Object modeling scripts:

= = = =

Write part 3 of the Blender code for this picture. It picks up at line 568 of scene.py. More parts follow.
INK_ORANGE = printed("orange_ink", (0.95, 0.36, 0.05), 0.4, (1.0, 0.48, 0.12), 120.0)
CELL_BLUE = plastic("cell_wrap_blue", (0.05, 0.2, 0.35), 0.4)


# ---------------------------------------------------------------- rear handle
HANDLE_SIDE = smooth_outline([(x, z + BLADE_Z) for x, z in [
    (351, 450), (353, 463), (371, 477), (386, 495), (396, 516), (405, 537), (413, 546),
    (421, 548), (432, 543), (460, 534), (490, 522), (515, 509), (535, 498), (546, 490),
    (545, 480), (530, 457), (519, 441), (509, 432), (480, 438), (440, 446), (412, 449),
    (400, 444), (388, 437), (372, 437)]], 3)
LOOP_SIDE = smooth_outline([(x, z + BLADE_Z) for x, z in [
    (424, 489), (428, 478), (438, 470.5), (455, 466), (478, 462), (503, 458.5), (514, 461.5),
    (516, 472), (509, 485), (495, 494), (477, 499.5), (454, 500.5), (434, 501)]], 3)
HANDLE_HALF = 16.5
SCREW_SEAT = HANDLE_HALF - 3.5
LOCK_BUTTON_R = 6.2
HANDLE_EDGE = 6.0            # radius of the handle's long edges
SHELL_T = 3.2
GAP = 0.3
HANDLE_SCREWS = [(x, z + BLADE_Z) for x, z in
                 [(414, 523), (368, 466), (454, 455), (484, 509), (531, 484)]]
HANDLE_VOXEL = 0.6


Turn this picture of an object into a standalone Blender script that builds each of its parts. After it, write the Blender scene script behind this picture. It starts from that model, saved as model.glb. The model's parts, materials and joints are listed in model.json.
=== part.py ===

= = = =

**Written exercise**
Which lines in the records above contain the string "Blender"? Copy each one.

**Complete response**
Write part 3 of the Blender code for this picture. It picks up at line 568 of scene.py. More parts follow.
Turn this picture of an object into a standalone Blender script that builds each of its parts. After it, write the Blender scene script behind this picture. It starts from that model, saved as model.glb. The model's parts, materials and joints are listed in model.json.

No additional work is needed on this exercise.